Example: Markdown rendered output

curl -s -X POST http://127.0.0.1:8000/research \
  -H "Content-Type: application/json" \
  -d '{"query": "reinforcement learning robotics", "format": "markdown"}' \
  | jq -r '.rendered'

Example: With citation export

curl -s -X POST http://127.0.0.1:8000/research \
  -H "Content-Type: application/json" \
  -d '{
    "query": "diffusion models",
    "format": "json",
    "export": ["bibtex", "apa"]
  }' | jq '.rendered'

The export list is forwarded to render_report_output() alongside the main format.
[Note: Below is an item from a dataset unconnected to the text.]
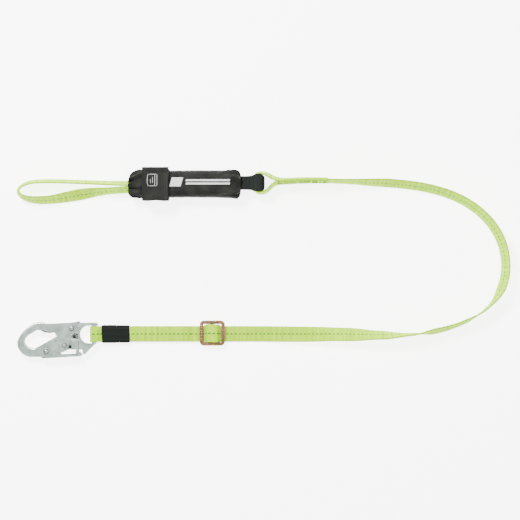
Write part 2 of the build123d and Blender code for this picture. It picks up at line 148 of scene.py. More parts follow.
def ribbon(name, path, across, material):
    """Webbing mesh along a path. across gives the width's direction at each point.

    The UV map holds metres along and metres across, for the weave.
    """
    ring = section(WEB_W, WEB_T)
    along = lengths(path)
    mesh = bpy.data.meshes.new(name)
    bm = bmesh.new()
    uv = bm.loops.layers.uv.new("UVMap")
    rows = []
    for i, point in enumerate(path):
        ahead = path[min(i + 1, len(path) - 1)] - path[max(i - 1, 0)]
        tangent = ahead.normalized()
        wide = (across[i] - tangent * across[i].dot(tangent)).normalized()
        out = wide.cross(tangent).normalized()
        rows.append([bm.verts.new(point + wide * a + out * b) for a, b in ring])
    count = len(ring)
    for i in range(len(rows) - 1):
        for j in range(count):
            k = (j + 1) % count
            face = bm.faces.new((rows[i][j], rows[i][k], rows[i + 1][k], rows[i + 1][j]))
            places = ((i, j), (i, k), (i + 1, k), (i + 1, j))
            for loop, (row, col) in zip(face.loops, places):
                loop[uv].uv = (along[row], ring[col][0])
    for row, flip in ((rows[0], False), (rows[-1], True)):
        cap = bm.faces.new(row if flip else row[::-1])
        for loop in cap.loops:
            loop[uv].uv = (0, 0)
    bmesh.ops.recalc_face_normals(bm, faces=bm.faces)
    bm.to_mesh(mesh)
    bm.free()
    return link(name, mesh, material)


def lying_ribbon(name, route, rolls, lifts, material, detail):
    """Webbing that lies along a plan route in millimetres, turned by rolls in degrees.

    lifts gives its height off the floor in millimetres, by share of the length.
    """
    plan = follow([(x * MM, y * MM, 0) for x, y in route], detail)
    along = lengths(plan)
    path, across = [], []
    for i, point in enumerate(plan):
        share = along[i] / along[-1]
        roll = math.radians(value_at(rolls, share))
        ahead = (plan[min(i + 1, len(plan) - 1)] - plan[max(i - 1, 0)]).normalized()
        side = Vector((-ahead.y, ahead.x, 0))
        height = (WEB_W * math.sin(roll) + WEB_T * abs(math.cos(roll))) / 2
        path.append(point + Vector((0, 0, height + value_at(lifts, share) * MM)))
        across.append(side * math.cos(roll) + Vector((0, 0, math.sin(roll))))
    return ribbon(name, path, across, material), path


def standing_ribbon(name, route, y, material, detail):
    """Webbing that stays level across, along (x, z) points in millimetres."""
    path = follow([(x * MM, y * MM, z * MM) for x, z in route], detail)
    across = [Vector((0, 1, 0))] * len(path)
    return ribbon(name, path, across, material)


# ---- Materials ----

class Nodes:
    """Short way to add shader nodes to a material."""

    def __init__(self, name):
        self.material = bpy.data.materials.new(name)
        self.material.use_nodes = True
        self.tree = self.material.node_tree
        self.shader = self.tree.nodes["Principled BSDF"]

    def add(self, kind, **settings):
        """A new node with its settings."""
        node = self.tree.nodes.new(kind)
        for key, value in settings.items():
            setattr(node, key, value)
        return node

    def join(self, source, target):
        """Link an output socket to an input socket."""
        self.tree.links.new(source, target)

    def maths(self, operation, a, b=None):
        """A maths node on sockets or numbers."""
        node = self.add("ShaderNodeMath", operation=operation)
        for socket, value in zip(node.inputs, (a, b)):
            if value is None:
                continue
            if isinstance(value, (int, float)):
                socket.default_value = value
            else:
                self.join(value, socket)
        return node.outputs[0]

    def mix(self, factor, low, high):
        """A colour between two colours or colour sockets."""
        node = self.add("ShaderNodeMix", data_type="RGBA")
        sockets = (node.inputs[0], node.inputs[6], node.inputs[7])
        for socket, value in zip(sockets, (factor, low, high)):
            if isinstance(value, (int, float)):
                socket.default_value = value
            elif isinstance(value, tuple):
                socket.default_value = (*value, 1)
            else:
                self.join(value, socket)
        return node.outputs[2]

    def noise(self, scale, detail, place=None):
        """Noise value at object coordinates, or at a given place."""
        node = self.add("ShaderNodeTexNoise")
        node.inputs["Scale"].default_value = scale
        node.inputs["Detail"].default_value = detail
        if place is None:
            place = self.add("ShaderNodeTexCoord").outputs["Object"]
        self.join(place, node.inputs["Vector"])
        return node.outputs["Fac"]

    def spread(self, value, low, high):
        """Stretch low..high of a value to 0..1."""
        node = self.add("ShaderNodeMapRange")
        node.inputs["From Min"].default_value = low
        node.inputs["From Max"].default_value = high
        self.join(value, node.inputs["Value"])
        return node.outputs["Result"]

    def bump(self, height, distance, strength, under=None):
        """Bump from a height value, in metres of distance."""
        node = self.add("ShaderNodeBump")
        node.inputs["Strength"].default_value = strength
        node.inputs["Distance"].default_value = distance
        self.join(height, node.inputs["Height"])
        if under is not None:
            self.join(under, node.inputs["Normal"])
        return node.outputs["Normal"]

    def finish(self, colour, rough, metal=0.0, normal=None, sheen=0.0, gloss=0.5):
        """Set the shader's main sockets."""
        inputs = self.shader.inputs
        inputs["Specular IOR Level"].default_value = gloss
        for socket, value in ((inputs["Base Color"], colour), (inputs["Roughness"], rough)):
            if isinstance(value, tuple):
                socket.default_value = (*value, 1)
            elif isinstance(value, (int, float)):
                socket.default_value = value
            else:
                self.join(value, socket)
        inputs["Metallic"].default_value = metal
        inputs["Sheen Weight"].default_value = sheen
        inputs["Sheen Roughness"].default_value = 0.5
        if normal is not None:
            self.join(normal, inputs["Normal"])
        return self.material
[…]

Exact export keys in the response depend on the reporting layer — see Output formats.

Error responses

Status Cause Body
422 Invalid request (empty query, bad format) FastAPI validation detail
500 Unhandled pipeline exception {"detail": "<error message>"}

Pipeline stages that fail partially still return 200 with partial: true and populated warnings — only uncaught exceptions produce 500.

Internal flow

sequenceDiagram
  participant Client
  participant API as FastAPI /research
  participant Pipe as ResearchPipeline
  participant Render as render_report_output

  Client->>API: POST {query, format, export}
  API->>Pipe: build_pipeline(settings).execute(query)
  Pipe-->>API: PipelineResult
  API->>API: Extract EnhancedResearchReport
  API->>Render: report, format, partial, warnings, export
  Render-->>API: rendered output
  API-->>Client: JSON envelope

Report extraction fallback: if result.output is not an EnhancedResearchReport, the handler checks result.artifacts["enhanced_report"], then creates an empty report with the query string.

Programmatic usage

import asyncio
from httpx import ASGITransport, AsyncClient

from src.api.app import create_app
from src.config.settings import AppSettings

async def main() -> None:
    app = create_app(AppSettings())
    transport = ASGITransport(app=app)
    async with AsyncClient(transport=transport, base_url="http://test") as client:
        response = await client.post(
            "/research",
            json={"query": "test query", "format": "json"},
        )
        data = response.json()
        assert data["query"] == "test query"

asyncio.run(main())

Requires httpx (not a core dependency) for ASGI testing.